Even slightly higher levels of androgens can prevent ovaries to produce mature developed eggs. And then each month follicles try to grow in an egg, but they become trapped in their growth since they are exposed to abnormal amount of androgens. This happens every month and over longer period of time and follicles that do not develop build up in ovaries which later leads to PCOS (Polycystic Ovary Syndrome).

PCOS is also sometimes referred to as PCO (polycystic ovaries) or PCOD (polycystic ovarian disease). This condition is actually quite common, and it is estimated that PCOS affects about 8-10% of women of reproductive age may have PCOS.

Most common symptoms of PCOS are irregular periods or even a total lack of menstrual cycles.  Often
women with polycystic ovaries have an excess amount of testosterone and androstenedione. High levels of testosterone causes increased facial and body hair growth, which is called hirsutism, as is seen in the teens or early 20s, and gradually get worse over the years.

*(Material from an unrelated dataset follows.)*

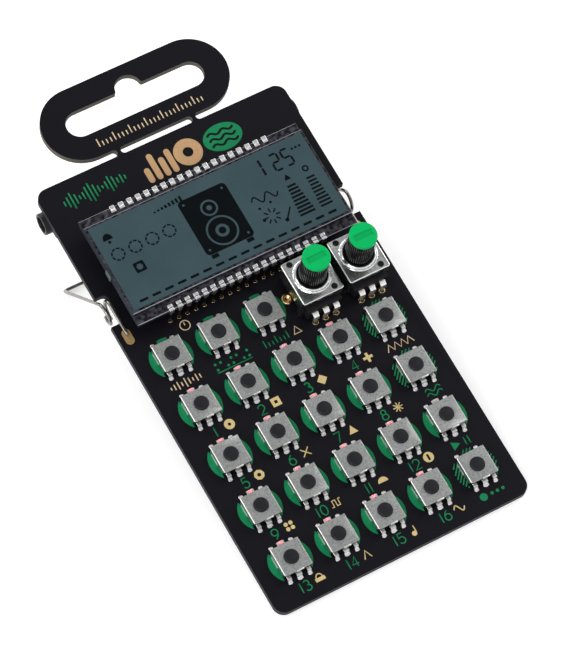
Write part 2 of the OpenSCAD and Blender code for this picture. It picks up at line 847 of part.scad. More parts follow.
// A clip at a cell's left end: two arms round the cell, a base on the board and an end wall
module cell_clip() {
    end_x = -cell_l / 2;
    base_z = back_z - cell_z;
    translate([end_x + clip_inset, 0, 0]) difference() {
        along_x(clip_r + clip_t, clip_w);
        translate([-cut, 0, 0]) along_x(clip_r, clip_w + 2 * cut);
        block([-cut, -cell_d, -cell_d], [clip_w + cut, cell_d, -clip_open]);
    }
    difference() {
        block([end_x - clip_t, -3.2, base_z - clip_t], [end_x + clip_inset + clip_w, 3.2, base_z]);
        translate([end_x - cut, 0, 0]) along_x(clip_r, cell_l);
    }
    block([end_x - clip_t, -3.2, -clip_open], [end_x, 3.2, base_z]);
}

module cell_clips() {
    color("#c3c5c8") on_stand() for (row = sides, side = sides)
        translate([mid_x, cell_mid_y + row * cell_pitch / 2, cell_z]) scale([side, 1, 1]) cell_clip();
}

// ---------- speaker ----------

module at_speaker() {
    translate([mid_x, speaker_y, back_z]) mirror([0, 0, 1]) children();
}

module speaker_frame() {
    r = speaker_d / 2;
    wall = 0.8;
    lip = 1.2;
    lip_t = 0.4;
    color("#26272b") on_stand() at_speaker() rotate_extrude() polygon([
        [r / 3 + 0.4, 0], [r, 0], [r, speaker_t],
        [r - wall - lip, speaker_t], [r - wall - lip, speaker_t - lip_t],
        [r - wall, speaker_t - lip_t], [r - wall, 0.4], [r / 3 + 0.4, 0.4]
    ]);
}

// Thin cone with a rolled edge, clamped under the frame's lip
module speaker_cone() {
    r = speaker_d / 2 - 0.85;
    skin = 0.15;
    top = speaker_t - 0.4;
    roll = 1.1;
    ridge = [for (a = [180:-30:0]) [r - 2.2 + roll * cos(a), top - skin - roll * 0.5 * sin(a)]];
    edge = [[r, top], [r - 1.1, top]];
    color("#46484d") on_stand() at_speaker() rotate_extrude() polygon(concat(
        [[0, top - 0.9], [r - 3.3, top]], [edge[1]], [edge[0]], [[r, top - skin], [r - 1.1, top - skin]],
        [for (i = [5:-1:1]) ridge[i]], [[r - 3.3, top - skin], [0, top - 0.9 - skin]]
    ));
}

module speaker_magnet() {
    color("#8e9093") on_stand() at_speaker() cylinder(r = speaker_d / 6, h = speaker_t / 2 - 0.1);
}

// ---------- chips ----------

module processor() {
    half = processor_w / 2;
    color("#1c1d20") on_stand() translate([processor_x, chip_y, back_z]) mirror([0, 0, 1]) {
        block([-half, -half, 0], [half, half, processor_t]);
        for (turn = [0:90:270], i = [0:chip_leads - 1]) rotate(turn)
            translate([(i - (chip_leads - 1) / 2) * lead_pitch - lead_w / 2, half, 0])
                cube([lead_w, lead_out, 0.25]);
    }
}

module sound_converter() {
    half = converter_w / 2;
    color("#1e1f22") on_stand() translate([converter_x, chip_y, back_z]) mirror([0, 0, 1])
        block([-half, -half, 0], [half, half, 0.9]);
}

module crystal() {
    color("#c6c8cb") on_stand() translate([crystal_x, chip_y, back_z]) mirror([0, 0, 1])
        linear_extrude(1) rounded_plate(3.2, 2.5, 0.5);
}

// Resistors and capacitors: a row above the converter and the crystal, and two by the speaker
module small_parts() {
    row_y = chip_y + converter_w / 2 + 1.2;
    tall_x = mid_x - speaker_d / 2 - 2 * tall_size[0];
    color("#b7a98c") on_stand() {
        for (i = [-2:2])
            translate([converter_x + i * small_pitch - small_size[0] / 2, row_y, back_z - small_size[2]])
                cube(small_size);
        for (i = [-1:1]) translate([crystal_x - small_pitch + i * small_pitch - small_size[0] / 2, row_y,
            back_z - small_size[2]]) cube(small_size);
        both_sides() translate([tall_x, speaker_y + tall_size[1], back_z - tall_size[2]])
            cube(tall_size);
    }
}

// ---------- nodes ----------

circuit_board();
plated_sleeves();
key_bases();
key_covers();
key_legs();
key_domes();
key_lights();
display_rear_glass();
display_front_glass();
display_rear_film();
display_front_film();
display_pins();
dial_bases();
dial_covers();
dial_terminals();
dial_tracks();
dial_shaft_left();
dial_shaft_right();
dial_cap_left();
dial_cap_right();
dial_wiper_left();
dial_wiper_right();
stand_bail();
stand_springs();
socket_left();
socket_right();
socket_contacts();
cell_upper();
cell_lower();
cell_clips();
speaker_frame();
speaker_cone();
speaker_magnet();
processor();
sound_converter();
crystal();
small_parts();
for (b = BUTTONS)
    button(b[1], b[2]);
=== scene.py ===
"""Dresses a pocket drum machine: finishes, printed marks, solder, display, cells, light and camera.

Every new piece is drawn in millimetres on the leaning board's own axes (X to the right, Y up the
board, Z out of its front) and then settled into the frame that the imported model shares.
"""

from __future__ import annotations

import logging
import math
from collections.abc import Callable, Iterator, Sequence
from contextlib import contextmanager
from dataclasses import dataclass, field
from enum import Enum
from typing import Any

import bmesh
import bpy
from mathutils import Matrix, Vector

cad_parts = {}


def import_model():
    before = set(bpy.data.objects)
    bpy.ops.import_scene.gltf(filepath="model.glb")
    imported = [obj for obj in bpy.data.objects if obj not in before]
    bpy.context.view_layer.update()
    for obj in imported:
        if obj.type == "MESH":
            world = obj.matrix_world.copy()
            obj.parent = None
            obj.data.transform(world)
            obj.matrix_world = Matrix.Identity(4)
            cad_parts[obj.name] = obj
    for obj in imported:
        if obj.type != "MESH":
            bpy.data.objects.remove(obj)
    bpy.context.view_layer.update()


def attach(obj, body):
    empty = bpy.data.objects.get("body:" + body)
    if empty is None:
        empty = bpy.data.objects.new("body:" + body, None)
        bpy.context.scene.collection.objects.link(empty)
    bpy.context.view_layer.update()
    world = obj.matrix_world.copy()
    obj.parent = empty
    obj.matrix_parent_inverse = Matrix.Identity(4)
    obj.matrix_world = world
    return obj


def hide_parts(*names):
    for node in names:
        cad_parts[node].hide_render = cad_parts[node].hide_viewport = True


log = logging.getLogger("drum_machine")

Object = bpy.types.Object
Point = tuple[float, float]
Loop = list[Point]

MM = 0.001
# The height of a print's face, and of the board's back
INK = 0.02
BACK = -1.6
# The two dials' axes
DIALS = (41.2, 52.4)
DIAL_Y = 60.6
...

The infertility rate with polycystic ovaries is very high, which means women dealing with PCOS will very probably have problems when trying to conceive.

Most common fertility treatments for women with PCOS are:

  • Clomid
  • Femara (Letrozole)
  • Metformin
  • Injectable Gonadotropins
  • IVF – In Vitro Fertilization

Clomid is one of the most common fertility treatments that is applied in women with PCOS for one reason: Polycystic Ovary Syndrome treatment addresses hormonal and ovary abnormalities, and historically Clomid success rates has been proved to be one of the most effective.  For example ¾ of women that are not ovulating will ovulate on Clomid at some dosing level, and as much as half women that ovulate with Clomid also get pregnant with it. Women who are younger than 35 and have PCOS have about a 10 to 15% chance for pregnancy per cycle with Clomid treatment and this statistics stays the same for about 3-4 months, which means that if they ovulate with Clomid and if sperm and fallopian tubes are normal, they do have 10-15% chance of getting pregnant for the first 4 months (menstrual cycles) on Clomid.

However, for women with PCOS the success rate is on the side of IVF: approximately 70% of women with PCOS will get pregnant with one IVF cycle, and approximately 60% of PCOS women will give live birth.